- **EXERCISE**: Pick out each line in these entries that contains the string "caption".

# # # # #

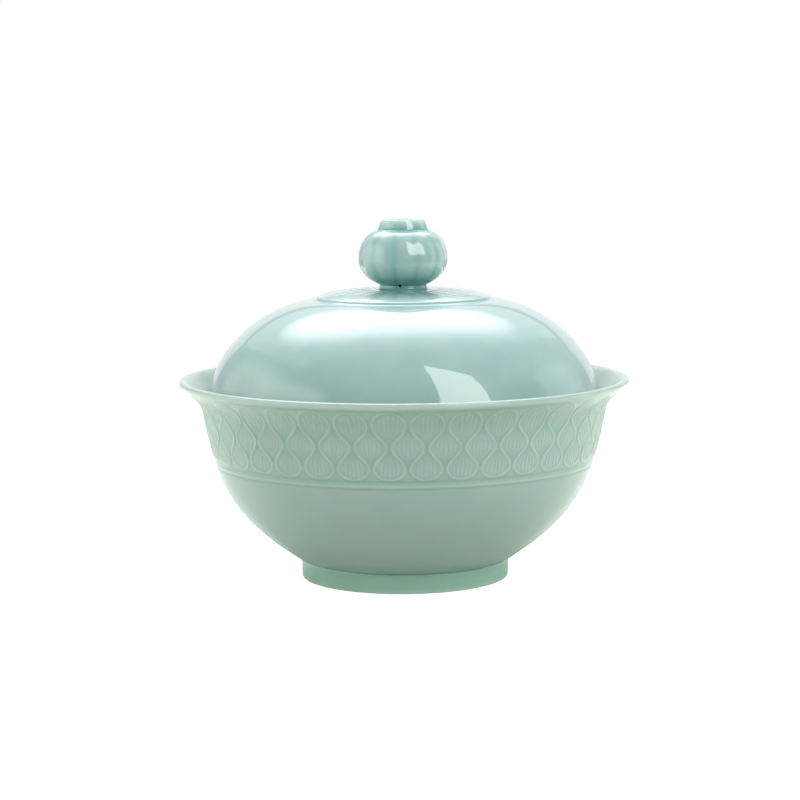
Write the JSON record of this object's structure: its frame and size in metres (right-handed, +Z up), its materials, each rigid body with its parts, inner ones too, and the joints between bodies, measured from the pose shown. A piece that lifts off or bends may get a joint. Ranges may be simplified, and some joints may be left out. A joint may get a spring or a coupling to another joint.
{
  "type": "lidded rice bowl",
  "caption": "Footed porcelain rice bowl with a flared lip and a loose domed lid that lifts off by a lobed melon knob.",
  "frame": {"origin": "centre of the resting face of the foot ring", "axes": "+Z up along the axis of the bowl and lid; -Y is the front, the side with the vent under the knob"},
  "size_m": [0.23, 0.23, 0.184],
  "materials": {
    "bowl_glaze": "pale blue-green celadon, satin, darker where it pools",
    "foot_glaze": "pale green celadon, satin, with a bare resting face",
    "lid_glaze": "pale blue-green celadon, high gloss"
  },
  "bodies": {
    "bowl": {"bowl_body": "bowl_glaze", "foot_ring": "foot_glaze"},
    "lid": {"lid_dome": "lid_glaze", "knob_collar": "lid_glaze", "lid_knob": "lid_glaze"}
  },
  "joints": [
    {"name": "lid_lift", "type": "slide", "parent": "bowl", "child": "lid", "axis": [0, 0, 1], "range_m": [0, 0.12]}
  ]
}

# # # # #

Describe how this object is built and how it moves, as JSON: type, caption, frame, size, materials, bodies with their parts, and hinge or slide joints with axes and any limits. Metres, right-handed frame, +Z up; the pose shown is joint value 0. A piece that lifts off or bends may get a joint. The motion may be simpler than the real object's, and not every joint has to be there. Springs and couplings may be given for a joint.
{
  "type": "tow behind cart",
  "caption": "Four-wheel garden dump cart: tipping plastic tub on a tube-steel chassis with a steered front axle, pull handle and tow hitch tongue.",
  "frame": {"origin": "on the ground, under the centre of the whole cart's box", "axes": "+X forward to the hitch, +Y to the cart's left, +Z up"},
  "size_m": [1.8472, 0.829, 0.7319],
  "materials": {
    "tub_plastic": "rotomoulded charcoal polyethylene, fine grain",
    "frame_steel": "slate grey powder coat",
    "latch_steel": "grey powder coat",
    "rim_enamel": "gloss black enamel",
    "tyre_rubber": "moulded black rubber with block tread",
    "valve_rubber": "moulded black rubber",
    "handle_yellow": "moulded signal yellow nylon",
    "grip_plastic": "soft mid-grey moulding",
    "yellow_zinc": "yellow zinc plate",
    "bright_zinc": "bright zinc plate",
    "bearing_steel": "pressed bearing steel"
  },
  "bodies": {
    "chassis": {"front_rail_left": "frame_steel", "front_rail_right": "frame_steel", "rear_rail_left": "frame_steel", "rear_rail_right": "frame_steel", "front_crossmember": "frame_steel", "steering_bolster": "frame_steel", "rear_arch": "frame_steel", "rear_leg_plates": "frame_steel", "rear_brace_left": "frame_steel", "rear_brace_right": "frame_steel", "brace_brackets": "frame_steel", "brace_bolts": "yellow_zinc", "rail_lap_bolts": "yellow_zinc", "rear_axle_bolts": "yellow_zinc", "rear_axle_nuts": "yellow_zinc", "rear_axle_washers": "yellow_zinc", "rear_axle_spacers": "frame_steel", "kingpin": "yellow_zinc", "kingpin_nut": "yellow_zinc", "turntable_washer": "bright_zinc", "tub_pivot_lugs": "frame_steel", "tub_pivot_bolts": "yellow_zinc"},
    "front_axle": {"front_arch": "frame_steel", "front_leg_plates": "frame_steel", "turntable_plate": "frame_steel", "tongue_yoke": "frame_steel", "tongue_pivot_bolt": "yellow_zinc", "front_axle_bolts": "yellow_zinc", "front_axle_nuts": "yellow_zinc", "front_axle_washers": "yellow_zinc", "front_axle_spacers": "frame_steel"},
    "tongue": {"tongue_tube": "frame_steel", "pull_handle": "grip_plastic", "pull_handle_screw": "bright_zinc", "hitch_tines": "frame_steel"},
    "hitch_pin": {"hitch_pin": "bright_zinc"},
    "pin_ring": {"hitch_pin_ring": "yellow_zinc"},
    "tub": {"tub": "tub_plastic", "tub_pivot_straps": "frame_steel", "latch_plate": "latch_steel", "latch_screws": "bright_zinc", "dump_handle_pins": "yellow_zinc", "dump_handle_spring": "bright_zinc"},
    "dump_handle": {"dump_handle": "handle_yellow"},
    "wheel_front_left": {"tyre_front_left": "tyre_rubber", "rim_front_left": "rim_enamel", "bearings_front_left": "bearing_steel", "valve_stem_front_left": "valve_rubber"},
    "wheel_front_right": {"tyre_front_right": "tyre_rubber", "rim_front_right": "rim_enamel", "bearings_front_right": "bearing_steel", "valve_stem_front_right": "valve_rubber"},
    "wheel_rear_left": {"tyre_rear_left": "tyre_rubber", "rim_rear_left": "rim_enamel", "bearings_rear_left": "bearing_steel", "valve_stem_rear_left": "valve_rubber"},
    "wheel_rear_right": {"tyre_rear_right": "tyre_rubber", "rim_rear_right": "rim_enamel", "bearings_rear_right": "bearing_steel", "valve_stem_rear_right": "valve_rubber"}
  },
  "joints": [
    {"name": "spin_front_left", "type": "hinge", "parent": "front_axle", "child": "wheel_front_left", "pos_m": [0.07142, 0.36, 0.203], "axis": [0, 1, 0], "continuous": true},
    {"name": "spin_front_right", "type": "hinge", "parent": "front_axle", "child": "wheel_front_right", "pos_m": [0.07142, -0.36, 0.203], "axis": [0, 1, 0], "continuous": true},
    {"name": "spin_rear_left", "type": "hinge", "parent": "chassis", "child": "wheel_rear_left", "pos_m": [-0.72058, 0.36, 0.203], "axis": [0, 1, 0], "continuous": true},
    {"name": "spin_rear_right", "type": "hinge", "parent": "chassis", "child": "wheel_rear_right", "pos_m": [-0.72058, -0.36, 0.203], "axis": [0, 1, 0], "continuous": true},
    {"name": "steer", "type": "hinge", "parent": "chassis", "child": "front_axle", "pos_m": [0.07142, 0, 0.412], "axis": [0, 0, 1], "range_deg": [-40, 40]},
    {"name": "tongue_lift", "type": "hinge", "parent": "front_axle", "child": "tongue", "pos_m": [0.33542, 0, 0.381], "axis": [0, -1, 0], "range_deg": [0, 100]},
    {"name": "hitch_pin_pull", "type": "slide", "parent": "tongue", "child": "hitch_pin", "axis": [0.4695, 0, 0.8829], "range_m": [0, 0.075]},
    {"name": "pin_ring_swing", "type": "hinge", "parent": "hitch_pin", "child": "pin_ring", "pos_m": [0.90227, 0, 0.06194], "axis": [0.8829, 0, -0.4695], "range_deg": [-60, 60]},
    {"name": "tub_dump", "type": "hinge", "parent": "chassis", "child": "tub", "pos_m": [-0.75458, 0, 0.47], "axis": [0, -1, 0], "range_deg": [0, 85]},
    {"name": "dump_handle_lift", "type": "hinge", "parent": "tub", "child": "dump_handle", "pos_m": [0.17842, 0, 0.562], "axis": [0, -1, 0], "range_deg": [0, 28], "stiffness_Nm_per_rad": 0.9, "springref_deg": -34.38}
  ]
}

# # # # #

- **FINISHED ANSWER**:
  "caption": "Footed porcelain rice bowl with a flared lip and a loose domed lid that lifts off by a lobed melon knob.",
Describe how this object is built and how it moves, as JSON: type, caption, frame, size, materials, bodies with their parts, and hinge or slide joints with axes and any limits. Metres, right-handed frame, +Z up; the pose shown is joint value 0. A piece that lifts off or bends may get a joint. The motion may be simpler than the real object's, and not every joint has to be there. Springs and couplings may be given for a joint.
  "caption": "Four-wheel garden dump cart: tipping plastic tub on a tube-steel chassis with a steered front axle, pull handle and tow hitch tongue.",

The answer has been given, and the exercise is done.